### GOAL
From the listing below, copy only the lines running from the line that contains "const pencil = new THREE.Group();" to the line that contains "imported = [obj", both included.

### DATASET EXTRACT
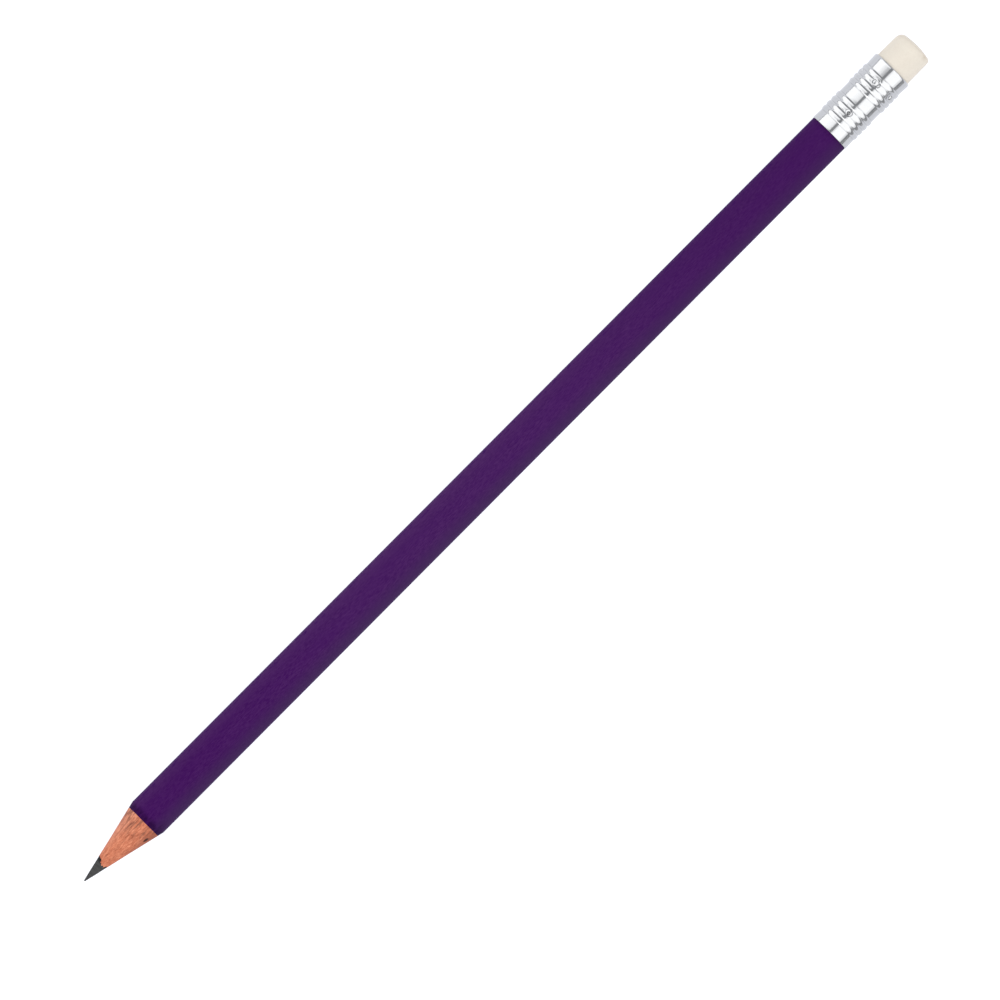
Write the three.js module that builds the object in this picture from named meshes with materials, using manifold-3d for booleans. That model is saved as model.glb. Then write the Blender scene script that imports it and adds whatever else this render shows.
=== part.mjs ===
// A round wooden pencil, sharpened, with a crimped aluminium ferrule and an eraser, lying on its side.
//
// Millimetres, +Z up. The pencil's axis runs along X, with the point towards -X and the eraser towards +X.
// The origin is midway along the pencil, on the surface that it lies on.
//
// Every turned shape is an outline of [x, radius] points about the pencil's axis. Distances called "along"
// are measured along the ferrule, from its open end on the wood.

import * as THREE from "three";
import { mergeVertices } from "three/addons/utils/BufferGeometryUtils.js";
import Module from "manifold-3d";

const wasm = await Module();
wasm.setup();

// ---------------------------------------------------------------------------------------------------
// Driving dimensions
// ---------------------------------------------------------------------------------------------------

const LENGTH = 190; // from the point to the end of the eraser
const SIDES = 32; // flat facets round every turned surface, one of them facing straight down
const CLEARANCE = 0.02; // air left between pieces that touch

// The sharpened point
const CONE_ANGLE = THREE.MathUtils.degToRad(13.45); // between the axis and the sharpened surface
const POINT_WORN = 0.2; // length lost from the perfect point

// The barrel, from the inside out
const CORE_RADIUS = 1.1;
const GLUE_THICKNESS = 0.06;
const LACQUER_THICKNESS = 0.2;
const BARREL_RADIUS = 3.525; // over the lacquer

// The ferrule, rolled from thin sheet
const FERRULE_LENGTH = 14.5;
const FERRULE_RADIUS = 3.6; // outside, where it is plain
const SHEET_THICKNESS = 0.25;
const MOUTH_FLARE = 0.045; // how far the open end on the wood stands out
const MOUTH_FLARE_LENGTH = 1;
const COLLAR_RADIUS = 3.715; // outside, at the start of the rolled rim
const RIM_LENGTH = 0.55; // the rim that rolls in over the eraser
const RIM_LIP = 0.05; // thickness left at the rim's very edge
const RIM_STEPS = 3;

// Two rows of rolled beads: the first grips the wood, the second grips the eraser
const BEAD_ROWS = [
  { start: 1.82, count: 4, pitch: 1.045, radius: 3.6, height: 0.15 },
  { start: 8.03, count: 4, pitch: 1.01, radius: 3.615, height: 0.16 },
];
const BEAD_STEPS_OUTSIDE = 4;
const BEAD_STEPS_INSIDE = 2;

// Two rings of punched dimples; an angle of 0 faces up, and it turns towards -Y
const DIMPLE_ROWS = [
  { along: 4.27, count: 3, firstAngle: 0, mouth: 0.36, depth: 0.4 },
  { along: 11.05, count: 6, firstAngle: -8, mouth: 0.45, depth: 0.42 },
];
const DIMPLE_SIDES = 10;

// The eraser
const ERASER_EXPOSED = 5.5; // length that stands out of the ferrule
const ERASER_RADIUS = 3.373; // where it leaves the ferrule
const ERASER_END_RADIUS = 3.335; // just before its worn corner
const ERASER_CROWN_RADIUS = 10.5;
const ERASER_FLAT = 1; // radius of the flat middle of the crown
const ERASER_CORNER_START = 2.9; // radius at which the crown turns down into the corner
const ERASER_CORNER_LENGTH = 0.65;
const ERASER_CORNER_STEPS = 3;

// Colours of the finished pieces
const FINISHES = {
  graphite: { color: 0x4a4a4a, roughness: 0.55, metalness: 0.1 },
  cedar: { color: 0xd28569, roughness: 0.75, metalness: 0 },
  glue: { color: 0xcbb48a, roughness: 0.4, metalness: 0 },
  lacquer: { color: 0x461e5b, roughness: 0.5, metalness: 0 },
  aluminium: { color: 0xd6d8dc, roughness: 0.2, metalness: 1 },
  eraser: { color: 0xeae2d3, roughness: 0.85, metalness: 0 },
};

// ---------------------------------------------------------------------------------------------------
// Dimensions that follow from those
// ---------------------------------------------------------------------------------------------------

const POINT_X = -LENGTH / 2;
const APEX_X = POINT_X - POINT_WORN;
const ERASER_END_X = LENGTH / 2;
const RIM_X = ERASER_END_X - ERASER_EXPOSED;
const FERRULE_X = RIM_X - FERRULE_LENGTH;

const WOOD_RADIUS = BARREL_RADIUS - LACQUER_THICKNESS;
const FERRULE_BORE = FERRULE_RADIUS - SHEET_THICKNESS;
const TENON_RADIUS = FERRULE_BORE - 2 * CLEARANCE; // the wood is turned down to fit the ferrule
const [WOOD_BEADS, ERASER_BEADS] = BEAD_ROWS;
const WOOD_BEADS_END = WOOD_BEADS.start + WOOD_BEADS.count * WOOD_BEADS.pitch;
const WOOD_END_X = FERRULE_X + (WOOD_BEADS_END + ERASER_BEADS.start) / 2;

const GLUE_BORE = CORE_RADIUS + CLEARANCE;
const GLUE_RADIUS = GLUE_BORE + GLUE_THICKNESS;
const WOOD_BORE = GLUE_RADIUS + CLEARANCE;
const SLAT_GAP = GLUE_THICKNESS + 2 * CLEARANCE;

const WIDEST_RADIUS = Math.max(...BEAD_ROWS.map((row) => row.radius + row.height));
const AXIS_HEIGHT = WIDEST_RADIUS * Math.cos(Math.PI / SIDES); // the widest bead's lowest facet touches

// Where the sharpened surface has the given radius.
function coneX(radius) {
  return APEX_X + radius / Math.tan(CONE_ANGLE);
}

// ---------------------------------------------------------------------------------------------------
// Solids
// ---------------------------------------------------------------------------------------------------

const MERGE_DISTANCE = 1e-4;

function solidFrom(geometry) {
  geometry.deleteAttribute("normal");
  geometry.deleteAttribute("uv");
  const merged = mergeVertices(geometry, MERGE_DISTANCE);
  const mesh = new wasm.Mesh({
    numProp: 3,
    vertProperties: merged.attributes.position.array,
    triVerts: new Uint32Array(merged.index.array),
  });
  return new wasm.Manifold(mesh);
}

// Turns an outline about the X axis. The outline starts at its low-x end on the outside, runs along the
// outside towards +X, and comes back along the bore, or starts and ends on the axis.
function turned(outline) {
  const points = outline.map(([x, radius]) => new THREE.Vector2(radius, x));
  const geometry = new THREE.LatheGeometry(points, SIDES, Math.PI / SIDES);
  geometry.rotateZ(-Math.PI / 2);
  return solidFrom(geometry);
}

function turnedRing(outline) {
  return turned([...outline, outline[0]]);
}

function box(xLength, yLength, zLength, zCentre = 0) {
  const geometry = new THREE.BoxGeometry(xLength, yLength, zLength);
  geometry.translate(0, 0, zCentre);
  return solidFrom(geometry);
}

// A cone that points at the axis from the outside, as a punch does.
function punch(x, angle, tipRadius, mouthAtRadius, mouth) {
  const slope = mouth / (mouthAtRadius - tipRadius);
  const baseRadius = BARREL_RADIUS + 1;
  const height = baseRadius - tipRadius;
  const geometry = new THREE.ConeGeometry(height * slope, height, DIMPLE_SIDES);
  geometry.rotateX(-Math.PI / 2);
  geometry.translate(0, 0, tipRadius + height / 2);
  geometry.rotateX(THREE.MathUtils.degToRad(angle));
  geometry.translate(x, 0, 0);
  return solidFrom(geometry);
}

// Every dimple as one solid, each grown by the same amount in depth and in mouth.
function punches(grow) {
  const cones = DIMPLE_ROWS.flatMap((row) =>
    Array.from({ length: row.count }, (_, i) => {
      const angle = row.firstAngle + (i * 360) / row.count;
      const tipRadius = FERRULE_RADIUS - row.depth - grow;
      return punch(FERRULE_X + row.along, angle, tipRadius, FERRULE_RADIUS, row.mouth + grow);
    }),
  );
  return cones.reduce((all, cone) => all.add(cone));
}

// ---------------------------------------------------------------------------------------------------
// The pieces
// ---------------------------------------------------------------------------------------------------

function graphiteCore() {
  return turned([
    [POINT_X, 0],
    [POINT_X, POINT_WORN * Math.tan(CONE_ANGLE)],
    [coneX(CORE_RADIUS), CORE_RADIUS],
    [WOOD_END_X, CORE_RADIUS],
    [WOOD_END_X, 0],
  ]);
}

// The shape of the whole wooden casing, before it is split, with the given bore and trimmed all over.
function casing(bore, trim) {
  return turnedRing([
    [coneX(bore + trim), bore],
    [coneX(WOOD_RADIUS), WOOD_RADIUS - trim],
    [FERRULE_X, WOOD_RADIUS - trim],
    [FERRULE_X, TENON_RADIUS - trim],
    [WOOD_END_X - trim, TENON_RADIUS - trim],
    [WOOD_END_X - trim, bore],
  ]).subtract(punches(SHEET_THICKNESS + CLEARANCE + trim));
}

// One of the two grooved slats: side is 1 for the upper one and -1 for the lower one.
function woodSlat(side) {
  const height = 2 * BARREL_RADIUS;
  const halfSpace = box(2 * LENGTH, 2 * height, height, (side * (SLAT_GAP + height)) / 2);
  return casing(WOOD_BORE, 0).intersect(halfSpace);
}

// The glue fills the groove round the core and the joint between the slats.
function glueFilm() {
  const joint = box(2 * LENGTH, 4 * BARREL_RADIUS, GLUE_THICKNESS);
  const aroundCore = turned([
    [-LENGTH, 0],
    [-LENGTH, GLUE_RADIUS],
    [LENGTH, GLUE_RADIUS],
    [LENGTH, 0],
  ]);
  return casing(GLUE_BORE, CLEARANCE).intersect(joint.add(aroundCore));
}

function lacquerCoat() {
  const inside = WOOD_RADIUS + CLEARANCE;
  const end = FERRULE_X - CLEARANCE;
  return turnedRing([
    [coneX(inside), inside],
    [coneX(BARREL_RADIUS), BARREL_RADIUS],
    [end, BARREL_RADIUS],
    [end, inside],
  ]);
}

// The outline of one row of beads, each an arch between two creases.
function beads(row, steps) {
  const points = [];
  for (let step = 0; step <= row.count * steps; step++) {
    const phase = (step % steps) / steps;
    const radius = row.radius + row.height * Math.sin(Math.PI * phase);
    points.push([row.start + (row.pitch * step) / steps, radius]);
  }
  return points;
}

// The sheet's outline between the mouth and the rolled rim, on its outside.
function sheetOutline(beadSteps) {
  return [
    [0, FERRULE_RADIUS + MOUTH_FLARE],
    [MOUTH_FLARE_LENGTH / 2, FERRULE_RADIUS + MOUTH_FLARE],
    [MOUTH_FLARE_LENGTH, FERRULE_RADIUS],
    ...beads(WOOD_BEADS, beadSteps),
    ...beads(ERASER_BEADS, beadSteps),
    [FERRULE_LENGTH - RIM_LENGTH, COLLAR_RADIUS],
  ];
}

function rimOutline() {
  const lipRadius = ERASER_RADIUS + CLEARANCE + RIM_LIP;
  const points = [];
  for (let step = 1; step <= RIM_STEPS; step++) {
    const turn = (Math.PI / 2) * (step / RIM_STEPS);
    const along = FERRULE_LENGTH - RIM_LENGTH * (1 - Math.sin(turn));
    points.push([along, lipRadius + (COLLAR_RADIUS - lipRadius) * Math.cos(turn)]);
  }
  points.push([FERRULE_LENGTH, lipRadius - RIM_LIP]);
  return points;
}

function ferrule() {
  const outside = [...sheetOutline(BEAD_STEPS_OUTSIDE), ...rimOutline()];
  const inside = sheetOutline(BEAD_STEPS_INSIDE).map(([along, radius]) => [
    along,
    radius - SHEET_THICKNESS,
  ]);
  const outline = [...outside, ...inside.reverse()];
  const sheet = turnedRing(outline.map(([along, radius]) => [FERRULE_X + along, radius]));

  // Each dimple pushes the sheet in: a bump inside, and a pit of the same shape outside.
  const filled = turned([
    [FERRULE_X, 0],
    [FERRULE_X, FERRULE_RADIUS - SHEET_THICKNESS / 2],
    [RIM_X, FERRULE_RADIUS - SHEET_THICKNESS / 2],
    [RIM_X, 0],
  ]);
  const bumps = punches(SHEET_THICKNESS).intersect(filled);
  return sheet.add(bumps).subtract(punches(0));
}

function eraserEndOutline() {
  const crownX = (radius) =>
    ERASER_END_X - (radius ** 2 - ERASER_FLAT ** 2) / (2 * ERASER_CROWN_RADIUS);
  const cornerTopX = crownX(ERASER_CORNER_START);
  const points = [];
  for (let step = 0; step <= ERASER_CORNER_STEPS; step++) {
    const turn = (Math.PI / 2) * (step / ERASER_CORNER_STEPS);
    const x = cornerTopX - ERASER_CORNER_LENGTH * (1 - Math.sin(turn));
    const reach = ERASER_END_RADIUS - ERASER_CORNER_START;
    points.push([x, ERASER_CORNER_START + reach * Math.cos(turn)]);
  }
  const crownMiddle = (ERASER_CORNER_START + ERASER_FLAT) / 2;
  points.push([crownX(crownMiddle), crownMiddle]);
  points.push([ERASER_END_X, ERASER_FLAT]);
  points.push([ERASER_END_X, 0]);
  return points;
}

function eraser() {
  const innerEnd = WOOD_END_X + CLEARANCE;
  return turned([
    [innerEnd, 0],
    [innerEnd, TENON_RADIUS],
    [RIM_X - RIM_LENGTH, TENON_RADIUS],
    [RIM_X, ERASER_RADIUS],
    ...eraserEndOutline(),
  ]).subtract(punches(SHEET_THICKNESS + CLEARANCE));
}

// ---------------------------------------------------------------------------------------------------
// The assembly
// ---------------------------------------------------------------------------------------------------

function piece(name, solid, finish) {
  const { vertProperties, triVerts } = solid.getMesh();
  const geometry = new THREE.BufferGeometry();
  geometry.setAttribute("position", new THREE.BufferAttribute(vertProperties, 3));
  geometry.setIndex(new THREE.BufferAttribute(triVerts, 1));
  geometry.computeVertexNormals();
  const mesh = new THREE.Mesh(geometry, new THREE.MeshStandardMaterial(FINISHES[finish]));
  mesh.name = name;
  return mesh;
}

const pencil = new THREE.Group();
pencil.position.z = AXIS_HEIGHT;
pencil.add(
  piece("graphite_core", graphiteCore(), "graphite"),
  piece("wood_slat_upper", woodSlat(1), "cedar"),
  piece("wood_slat_lower", woodSlat(-1), "cedar"),
  piece("glue_film", glueFilm(), "glue"),
  piece("lacquer_coat", lacquerCoat(), "lacquer"),
  piece("ferrule", ferrule(), "aluminium"),
  piece("eraser", eraser(), "eraser"),
);

const part = new THREE.Group();
part.add(pencil);

export default part;
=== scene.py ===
"""A round wooden pencil with a crimped ferrule and an eraser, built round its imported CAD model.

The pencil lies along X, with its point towards -X and its eraser towards +X. Lengths are in millimetres
unless a comment says otherwise, and the meshes are in metres. An angle round the pencil's axis is 0
straight up and grows towards -Y. On the ferrule, "along" is the distance from its open end on the wood.
"""

import math
from typing import NamedTuple

import bpy
import numpy as np
from mathutils import Matrix, Vector


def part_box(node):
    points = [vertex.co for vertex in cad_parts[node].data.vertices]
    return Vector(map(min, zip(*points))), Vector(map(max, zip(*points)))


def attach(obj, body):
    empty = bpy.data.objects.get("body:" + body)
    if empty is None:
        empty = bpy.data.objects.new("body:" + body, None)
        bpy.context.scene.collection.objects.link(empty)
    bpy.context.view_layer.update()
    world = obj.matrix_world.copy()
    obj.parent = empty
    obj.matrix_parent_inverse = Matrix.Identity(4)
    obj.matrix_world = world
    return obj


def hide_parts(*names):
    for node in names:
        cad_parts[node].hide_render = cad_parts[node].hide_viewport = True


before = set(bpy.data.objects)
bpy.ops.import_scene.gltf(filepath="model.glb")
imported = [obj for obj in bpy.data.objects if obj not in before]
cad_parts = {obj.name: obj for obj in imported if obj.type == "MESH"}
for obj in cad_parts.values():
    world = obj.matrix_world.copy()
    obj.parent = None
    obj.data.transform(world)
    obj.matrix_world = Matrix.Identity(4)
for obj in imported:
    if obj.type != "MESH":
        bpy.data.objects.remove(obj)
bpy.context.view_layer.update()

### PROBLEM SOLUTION
const pencil = new THREE.Group();
pencil.position.z = AXIS_HEIGHT;
pencil.add(
  piece("graphite_core", graphiteCore(), "graphite"),
  piece("wood_slat_upper", woodSlat(1), "cedar"),
  piece("wood_slat_lower", woodSlat(-1), "cedar"),
  piece("glue_film", glueFilm(), "glue"),
  piece("lacquer_coat", lacquerCoat(), "lacquer"),
  piece("ferrule", ferrule(), "aluminium"),
  piece("eraser", eraser(), "eraser"),
);

const part = new THREE.Group();
part.add(pencil);

export default part;
=== scene.py ===
"""A round wooden pencil with a crimped ferrule and an eraser, built round its imported CAD model.

The pencil lies along X, with its point towards -X and its eraser towards +X. Lengths are in millimetres
unless a comment says otherwise, and the meshes are in metres. An angle round the pencil's axis is 0
straight up and grows towards -Y. On the ferrule, "along" is the distance from its open end on the wood.
"""

import math
from typing import NamedTuple

import bpy
import numpy as np
from mathutils import Matrix, Vector


def part_box(node):
    points = [vertex.co for vertex in cad_parts[node].data.vertices]
    return Vector(map(min, zip(*points))), Vector(map(max, zip(*points)))


def attach(obj, body):
    empty = bpy.data.objects.get("body:" + body)
    if empty is None:
        empty = bpy.data.objects.new("body:" + body, None)
        bpy.context.scene.collection.objects.link(empty)
    bpy.context.view_layer.update()
    world = obj.matrix_world.copy()
    obj.parent = empty
    obj.matrix_parent_inverse = Matrix.Identity(4)
    obj.matrix_world = world
    return obj


def hide_parts(*names):
    for node in names:
        cad_parts[node].hide_render = cad_parts[node].hide_viewport = True


before = set(bpy.data.objects)
bpy.ops.import_scene.gltf(filepath="model.glb")
imported = [obj for obj in bpy.data.objects if obj not in before]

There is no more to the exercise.